Moreover the FSA cannot regulate all market participants. If anybody outside the UK wants to make a market in UK shares or options over UK shares there is little that the FSA can do to stop them. For example the FSA can do little to stop American investors taking short positions in ADRs issued by UK comapnies. That is the jod of the SEC.
And its a bad policy.What percentage of HBOS shares were out for loan when the evil short sellers were supposedly dragging it down? 3%. Come on, this policy is shutting the wrong stable door after the horse has bolted.
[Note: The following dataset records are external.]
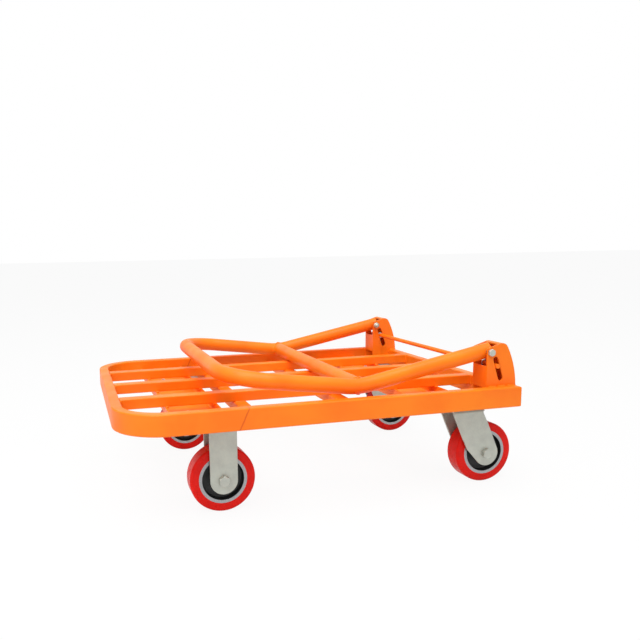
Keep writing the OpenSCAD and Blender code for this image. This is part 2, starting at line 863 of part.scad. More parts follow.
// An axle bolt placed from the middle of the wheel, its head on the outside.
module axle_bolt() {
    outer = fork_width / 2;
    color(ZINC) {
        hex_y(axle_flats, -outer - axle_head, -outer);
        bar_y(axle_radius, -outer, outer + axle_nut + 2);
    }
}

module axle_lock_nut() {
    outer = fork_width / 2;
    color(ZINC) hex_y(axle_flats, outer, outer + axle_nut, bore = axle_radius + snug);
}

// The tube clamped between the legs, with the bearings' inner rings on it.
module axle_sleeve() {
    ring = sleeve_radius + bearing_ring;
    color(STEEL) rotate([90, 0, 0]) rotate_extrude() difference() {
        union() {
            translate([axle_radius + snug, -fork_gap / 2])
                square([sleeve_radius - axle_radius - snug, fork_gap]);
            for (end = [-1, 1])
                translate([axle_radius + snug, end * (hub_length - bearing_width) / 2
                                               - bearing_width / 2])
                    square([ring - axle_radius - snug, bearing_width]);
        }
        for (end = [-1, 1])
            translate([bearing_circle, end * (hub_length - bearing_width) / 2])
                circle(bearing_ball + side_gap);
    }
}

// --- Wheels, placed from their own middle, axle along Y --------------------------

module wheel_tread() {
    shoulder = min(5, (wheel_radius - core_radius) / 2);
    flat_r = wheel_radius - shoulder;
    half = wheel_width / 2;
    color(RED) rotate([90, 0, 0]) rotate_extrude($fn = 120) {
        translate([core_radius, -half]) square([flat_r - core_radius, wheel_width]);
        translate([core_radius, shoulder - half])
            square([wheel_radius - core_radius, wheel_width - 2 * shoulder]);
        for (end = [-1, 1]) translate([flat_r, end * (half - shoulder)]) circle(shoulder);
    }
}

// Cast core: a rim, a thin web with rounded roots and a long hub with two pockets.
module wheel_core() {
    half = wheel_width / 2;
    rim_inner = core_radius - core_rim;
    root = 4;
    color(IRON) rotate([90, 0, 0]) rotate_extrude($fn = 120) difference() {
        union() {
            translate([rim_inner, -half]) square([core_rim, wheel_width]);
            translate([hub_radius - 1, -core_web / 2])
                square([rim_inner - hub_radius + 2, core_web]);
            translate([bearing_circle + 1, -hub_length / 2])
                square([hub_radius - bearing_circle - 1, hub_length]);
            for (end = [0, 1]) mirror([0, end]) for (r = [hub_radius, rim_inner])
                difference() {
                    inward = r == hub_radius ? 1 : -1;
                    translate([min(r, r + inward * root), core_web / 2]) square(root);
                    translate([r + inward * root, core_web / 2 + root]) circle(root);
                }
        }
        for (end = [-1, 1])
            translate([0, end * (hub_length / 2 - bearing_width / 2) - bearing_width / 2])
                square([bearing_radius, bearing_width]);
    }
}

// Outer rings and balls of the two bearings in a hub.
module wheel_bearings() {
    middle = (hub_length - bearing_width) / 2;
    color(STEEL) for (end = [-1, 1]) translate([0, end * middle, 0]) rotate([90, 0, 0]) {
        rotate_extrude() difference() {
            translate([bearing_radius - bearing_ring, -bearing_width / 2])
                square([bearing_ring, bearing_width]);
            translate([bearing_circle, 0]) circle(bearing_ball + 0.1);
        }
        for (i = [0 : bearing_balls - 1]) rotate([0, 0, i * 360 / bearing_balls])
            translate([bearing_circle, 0, 0]) sphere(bearing_ball);
    }
}

// Dished discs that keep thread and dirt out of the bearings.
module thread_guards() {
    color(BLACK) for (end = [0, 1]) mirror([0, end, 0])
        bar_y(hub_radius - 0.5, hub_length / 2, hub_length / 2 + guard_thickness,
              bore = sleeve_radius + 0.6);
}

// Places a wheel piece at one of the four axles.
module at_wheel(axle, side) {
    on_side(side) translate([axle == "front" ? front_axle_x : rear_axle_x, -caster_y,
                             wheel_radius]) children();
}

// --- Nodes ---------------------------------------------------------------------

deck_frame();
rear_crossmember();
slat(LEFT);  // slat_left
slat(0);  // slat_middle
slat(RIGHT);  // slat_right
bearer(front_bearer_x);  // front_bearer
cross_tube(front_axle_x + bolt_pitch_x / 2);  // front_cross_tube
cross_tube(deck_middle + middle_tube_offset);  // middle_cross_tube
bearer(rear_bearer_x);  // rear_bearer
hinge_bracket(LEFT);  // hinge_bracket_left
hinge_bracket(RIGHT);  // hinge_bracket_right
pivot_bolts();
pivot_nuts();
handle_tube();
handle_brace();
pivot_bushes();
lock_rod();
rod_clips();
lock_spring(LEFT);  // lock_spring_left
lock_spring(RIGHT);  // lock_spring_right
caster_bolts();
caster_nuts();
fixed_plate(LEFT);  // fixed_plate_left
fixed_plate(RIGHT);  // fixed_plate_right
fixed_fork(LEFT);  // fixed_fork_left
fixed_fork(RIGHT);  // fixed_fork_right
swivel_plate(LEFT);  // swivel_plate_left
swivel_plate(RIGHT);  // swivel_plate_right
swivel_balls();
kingpins();
thrust_washers();
kingpin_nuts();
swivel_fork(LEFT);  // swivel_fork_left
swivel_fork(RIGHT);  // swivel_fork_right

for (side = SIDES) {
    at_wheel("front", side[1]) axle_sleeve();  // front_axle_sleeves
    at_wheel("front", side[1]) axle_bolt();  // front_axle_bolts
    at_wheel("front", side[1]) axle_lock_nut();  // front_axle_nuts
    rear = str("rear_", side[0]);
    at_wheel("rear", side[1]) axle_sleeve();
    at_wheel("rear", side[1]) axle_bolt();
    at_wheel("rear", side[1]) axle_lock_nut();
    for (axle = ["front", "rear"]) {
        wheel = str(axle, "_", side[0]);
        at_wheel(axle, side[1]) wheel_tread();
        at_wheel(axle, side[1]) wheel_core();
        at_wheel(axle, side[1]) wheel_bearings();
        at_wheel(axle, side[1]) thread_guards();
    }
}
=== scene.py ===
"""Finishes a folding platform cart: powder coat, zinc plate, polyurethane treads, welds,
threaded fasteners and return springs round the cart's fixed frame. Lengths are in metres."""

import json
import math

import bmesh
import bpy
from mathutils import Matrix, Vector


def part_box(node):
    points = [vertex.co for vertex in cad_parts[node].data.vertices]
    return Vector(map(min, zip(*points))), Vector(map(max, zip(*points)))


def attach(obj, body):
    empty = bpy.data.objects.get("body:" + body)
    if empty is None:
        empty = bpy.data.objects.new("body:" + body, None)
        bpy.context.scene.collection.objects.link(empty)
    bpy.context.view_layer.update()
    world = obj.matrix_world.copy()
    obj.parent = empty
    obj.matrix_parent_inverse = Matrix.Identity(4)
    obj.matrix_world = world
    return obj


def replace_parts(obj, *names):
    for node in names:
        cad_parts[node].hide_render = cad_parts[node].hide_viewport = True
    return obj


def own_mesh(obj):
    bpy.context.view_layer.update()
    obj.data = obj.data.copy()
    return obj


bl_info = {
    "name": "Folding Platform Cart",
    "version": (1, 0, 0),
    "blender": (4, 5, 0),
    "location": "3D View > Sidebar > Cart",
    "description": "Finishes, welds and fasteners for a folding platform cart",
    "category": "Object",
}

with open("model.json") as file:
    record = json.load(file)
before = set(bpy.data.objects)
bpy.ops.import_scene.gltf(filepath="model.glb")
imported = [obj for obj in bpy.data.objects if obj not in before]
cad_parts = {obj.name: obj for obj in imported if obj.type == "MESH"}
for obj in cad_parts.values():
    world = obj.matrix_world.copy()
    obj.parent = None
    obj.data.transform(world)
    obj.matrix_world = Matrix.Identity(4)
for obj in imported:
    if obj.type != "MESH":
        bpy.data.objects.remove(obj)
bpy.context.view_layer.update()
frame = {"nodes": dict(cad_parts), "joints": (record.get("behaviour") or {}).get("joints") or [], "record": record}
NODES = frame["nodes"]
JOINTS = {joint["name"]: joint for joint in frame["joints"]}
SIDES = {"left": -1, "right": 1}
AXLES = [(axle, side) for axle in ("front", "rear") for side in SIDES]
MM = 0.001
MERGE = 1e-6  # points closer than this are one

ROD_WAY = Vector(JOINTS["lock_rod_press"]["axis"]).normalized()

# Faces that meet at less than these angles look smooth.
WELD_CREASE = math.radians(60)
BOLT_CREASE = math.radians(25)

# Height of a bolt's head and of a lock nut's collar, by thread size.
M8_HEAD, M8_COLLAR = 5.3 * MM, 2.4 * MM
M12_HEAD, M12_COLLAR = 7.5 * MM, 3.2 * MM
M8_FLATS, M8_RADIUS = 13 * MM, 4 * MM


# --- Where things are --------------------------------------------------------------


def middle(node):
    """The middle of a CAD node's box."""
    low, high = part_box(node)
    return (low + high) / 2


def size(node):
    """The edge lengths of a CAD node's box."""
    low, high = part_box(node)
    return high - low


def axle_centre(axle, side):
    """The middle of one wheel."""
    return Vector(JOINTS[f"{axle}_{side}_wheel_spin"]["pos_m"])


# --- Settings ----------------------------------------------------------------------


def colour_property(name, description, default):
    """A colour that a user may change."""
    return bpy.props.FloatVectorProperty(
        name=name, description=description, default=default, subtype="COLOR",
        size=3, min=0.0, max=1.0)


def length_property(name, description, millimetres, largest=50.0):
    """A length that a user may change."""
    return bpy.props.FloatProperty(
        name=name, description=description, default=millimetres * MM, min=0.0,
        max=largest * MM, subtype="DISTANCE", unit="LENGTH", precision=5)


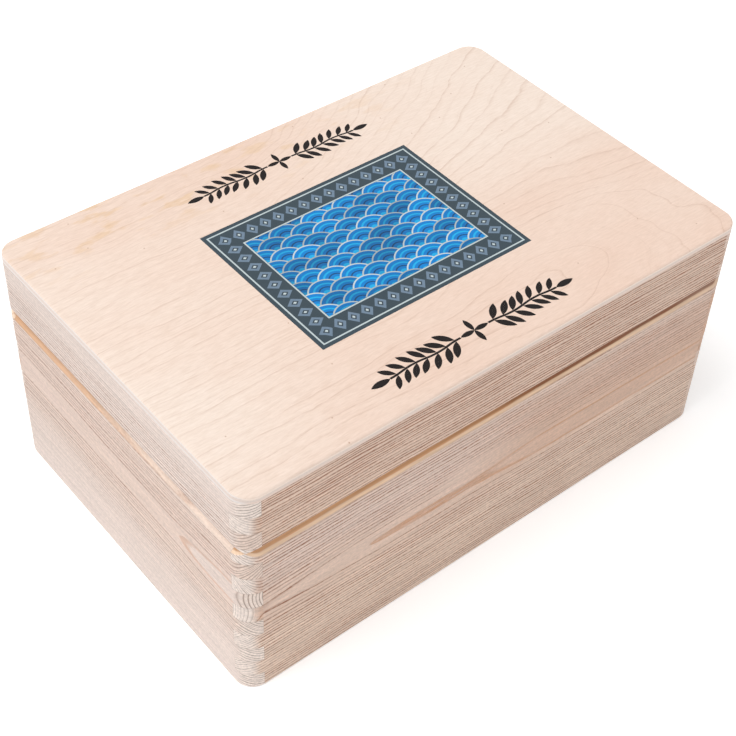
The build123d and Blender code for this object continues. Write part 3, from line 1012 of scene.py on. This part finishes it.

ok but where’s the big liberal idea for the mortgage crisis? Noises about helping home-owners rather than bungs for banks need plans. If central government is to intervene let it be through local authorities taking over mortgages. LAs could offer banks mortgage amount minus fall in house prices rather than let houses be sold off as repossessions and take 10-20% equity. Owners could take up lower mortgages or become tenants of LA housing. Imprudent banks take a hit; imprudent buyers take a hit; liquidity restored. Administration could be centralised with simpler mortgages: fixed rate or Bank rate + %. LA income will reduce central subsidy and if they sell into market when it recovers % goes back to central government. Housing will recover in time due to demand and supply. Could even impose ban on repossession for period. Even announcement of scheme would stabilise market.
Only lib dems could propose this. Conservatives’ friends in city would love a bail-out. Gordo is too fixated on American system to think out of box and other Labour ideas are centralised or control-freaked. All their shared equity schemes I’ve heard of consist of refurbising an entire area and selling them at prices that depress the local market.